Junkman: Snitch for the feds
Thrift-store owner known as 'Doc' bought guns and drugs in federal sting operation.
Date published: 10/29/2006
By LARRY OAKES
STAR TRIBUNE
MINNEAPOLIS--In retrospect, say people in Warroad, Minn., it's not surprising that "Doc" the junkman was actually a professional snitch.
"He left just as suddenly as he came," Jackie Bengtson, owner of Main Street Bar & Grill, said. "We didn't feel creeped out by him, but he was a shady character."
Doc--the only name he gave most people--breezed into the bar several times a day last summer for a Dewar's and water before returning to his rented secondhand shop, Bengtson said. The balding, 55-ish newcomer opened Doc's Superthrift Store in the former Hardware Hank building last May and stayed in business four months.
Outwardly, he bought and sold what local grocer Steve Hagen described as "stuff you would find at a garage sale."
But Doc also had a back room, police say, where he peeled bills off of a wad of federal Drug Enforcement Administration cash to buy drugs and guns from townsfolk who allegedly were on the wrong side of the law.

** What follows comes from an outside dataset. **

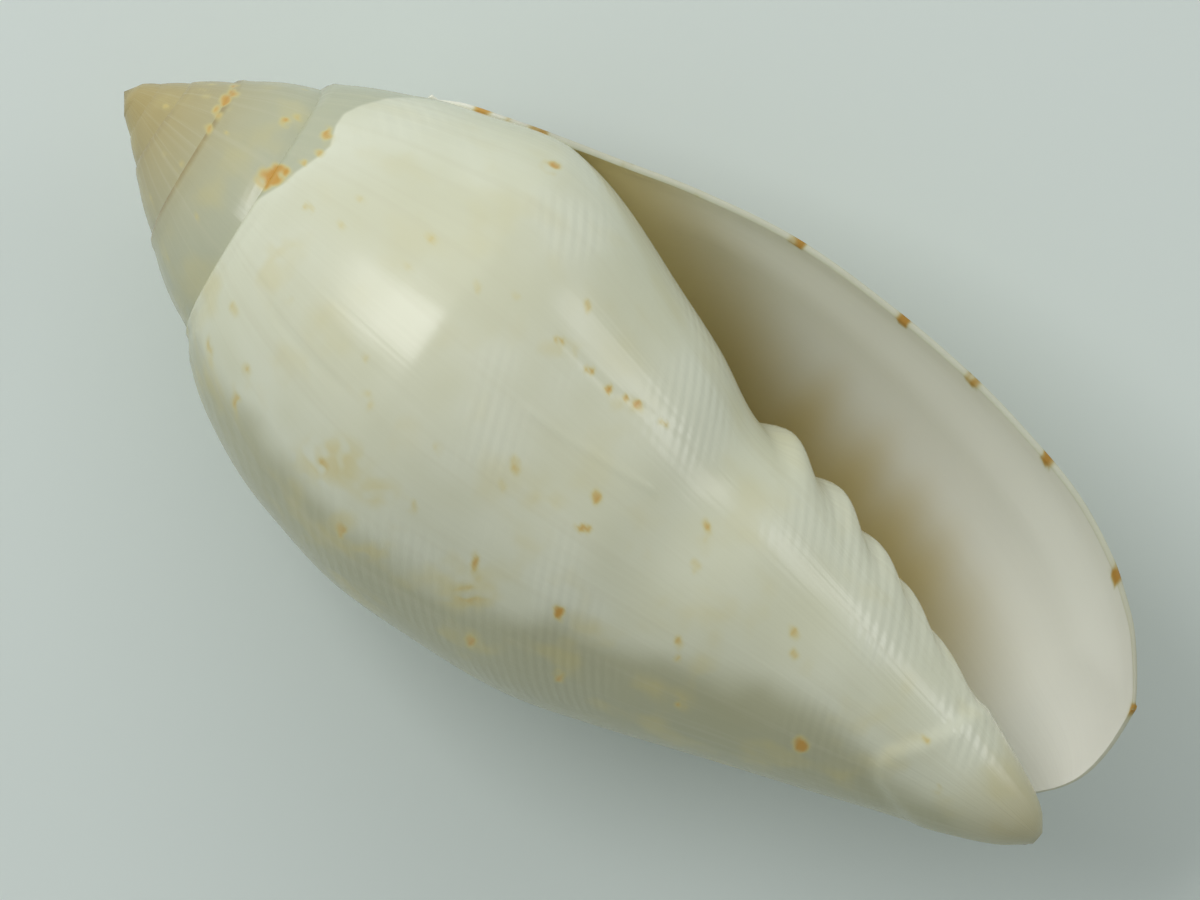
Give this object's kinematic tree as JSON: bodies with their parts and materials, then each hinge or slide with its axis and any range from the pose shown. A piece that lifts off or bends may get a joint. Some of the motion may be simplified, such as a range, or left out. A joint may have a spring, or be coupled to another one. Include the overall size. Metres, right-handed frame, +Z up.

The "buy room" was fitted by police with hidden cameras and microphones wired to a hidden "monitoring site" less than a block away, police said.
"We suspected [illegal] things were going on over there, but we thought he was the one doing them," Bengtson said.
What he actually was doing became clear this past week when 63 law enforcement officers from 10 agencies swarmed the town of 1,700 and arrested 42 people. Eleven more are wanted on warrants.
"Most of them immediately denied that they had done anything," said Warroad Police Chief Robert Cudaback. "Then we showed them the complaints describing what we had on the recordings and their mouths just dropped."
Roseau County Sheriff Jule Hanson said the operation yielded some illegally traded firearms and "a large quantity" of methamphetamine, cocaine, ecstasy, marijuana and prescription narcotics.
Those charged ranged in age from 17 to mid-50s and included a father and his adult daughter and a mother and her adult son, said County Attorney Michelle Moren. Several defendants' children were placed with relatives or in foster care, Moren said.
Cudaback said that authorities organized the sting with the state Bureau of Criminal Apprehension and the Paul Bunyan Gang and Drug Task Force after they became concerned about a rise in drug-related crimes.